IOM briefs Pan African Legislators on migration

Chairperson of the PAP Committee on Trade, Customs and Immigration, Hon Dr. Tapiwa Mashakada says there is need for enhanced regional cooperation to tackle the issue of migration.

An estimated 34 million people in Africa are migrants and Libya currently plays host to 621 706 of this figure. Of the 621 706 migrants in Libya, 575 569 are African nationals.

“We do not condone any form of slavery. Recent developments in Libya whereby Africans are perpetrating slavery on fellow Africans are unacceptable,” Dr. Mashakada emphasised, adding that obvious factors driving people away from their countries of origin – issues such as poverty, unemployment and conflict should not be ignored. “African governments should diligently work to solve these issues,” he said.

The International Organization for Migration (IOM) has been working closely with the African Union to repatriate 13 000 migrants by January 2018, following shocking reports of the slave trade in Libya.

So far, migrants have been returned to 30 different countries using both charter and commercial flights with the largest returns being to West Africa – Nigeria, Mali, Guinea, and Gambia.

IOM says there is irregular migration from the Horn of Africa to Gulf States, Europe and Southern Africa. There is also marked migration from West and Central Africa to Northern Africa and eventually to Europe.

Naomi Shiferaw of the IOM told the Pan African Parliament Committee on Trade, Customs and Immigration that there are around 5 189 migrants currently in detention in Libya. These migrants are vulnerable to different abuses.

“Migrants in Libya face various forms of abuse. They are held against their will, work without pay and some are sexually abused,” said Shiferaw.

IOM says children represent 10 percent of interviewed migrants and they also report having experienced some form of abuse.

Chairperson of the PAP Committee on Trade, Customs and Immigration, Hon Dr. Tapiwa Mashakada, said Parliamentarians were concerned with present day slavery.

According to UNDESA, of the estimated 34 million African migrants, 52 percent of these move within Africa and remain in their region. As of December 2016, there were about 5.1 million refugees in Africa. 12.4 million people were internally displaced due to conflicts and disasters as of December 2015.

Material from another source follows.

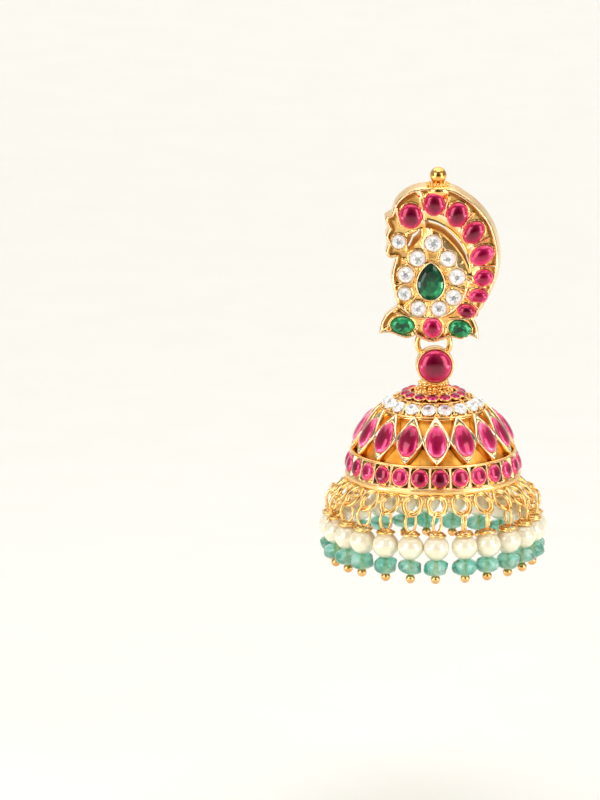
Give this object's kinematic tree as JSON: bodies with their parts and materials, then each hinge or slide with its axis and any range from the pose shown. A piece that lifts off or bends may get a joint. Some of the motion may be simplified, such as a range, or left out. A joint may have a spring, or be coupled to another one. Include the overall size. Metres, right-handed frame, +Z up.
{
  "type": "jhumka earring",
  "caption": "Drop earring: a stone-set bird-shaped stud with a crescent, a link ring, and a bell-shaped dome fringed with pearl and glass bead drops.",
  "frame": {"origin": "on the ear post's axis, in the plane of the stud's flat back, where the post enters the ear lobe", "axes": "+Z up along the hanging earring, +Y out of the stud's back along the ear post, so the jewelled front faces -Y"},
  "size_m": [0.0351, 0.035, 0.0616],
  "materials": {
    "gold": "polished yellow gold plate, burnished in the recesses",
    "ruby": "foil-backed magenta red cut glass",
    "emerald": "foil-backed deep green cut glass",
    "white_stone": "clear faceted stone over pale foil",
    "pearl": "pearl lacquer with a soft sheen",
    "bead": "polished pale sea-green glass bead"
  },
  "bodies": {
    "stud": {"stud_body": "gold", "ear_post": "gold", "crescent_ruby_1": "ruby", "crescent_ruby_2": "ruby", "crescent_ruby_3": "ruby", "crescent_ruby_4": "ruby", "crescent_ruby_5": "ruby", "crescent_ruby_6": "ruby", "crescent_ruby_7": "ruby", "crescent_ruby_8": "ruby", "pear_emerald": "emerald", "leaf_emerald_left": "emerald", "leaf_emerald_right": "emerald", "base_ruby": "ruby"},
    "link": {"link_ring": "gold"},
    "drop": {"dome": "gold", "connector_ruby": "ruby", "drop_01": "pearl", "drop_02": "pearl", "drop_03": "pearl", "drop_04": "pearl", "drop_05": "pearl", "drop_06": "pearl", "drop_07": "pearl", "drop_08": "pearl", "drop_09": "pearl", "drop_10": "pearl", "drop_11": "pearl", "drop_12": "pearl", "drop_13": "pearl", "drop_14": "pearl", "drop_15": "pearl", "drop_16": "pearl", "drop_17": "pearl", "drop_18": "pearl", "drop_19": "pearl", "drop_20": "pearl", "drop_21": "pearl", "drop_22": "pearl", "drop_23": "pearl", "drop_24": "pearl"}
  },
  "joints": [
    {"name": "link_swing", "type": "hinge", "parent": "stud", "child": "link", "pos_m": [0.00045, -0.0007, -0.009], "axis": [1, 0, 0], "range_deg": [-10, 30]},
    {"name": "drop_swing", "type": "hinge", "parent": "link", "child": "drop", "pos_m": [0.00045, -0.0007, -0.01395], "axis": [1, 0, 0], "range_deg": [-10, 30]}
  ]
}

IOM has employed various intervention techniques in Libya. These include the identification of vulnerable migrants, provision of health assistance, providing alternatives to detention, protection, monitoring and detention centre profiling, human rights training, awareness raising campaigns, and, post arrival and reintegration support for returnees.

The organisation says African governments should move to tap into the untapped potential of intra African labour mobility. The organisation says it is high time African countries made use of skilled labour within the continent instead of acquiring the skills from outside the continent.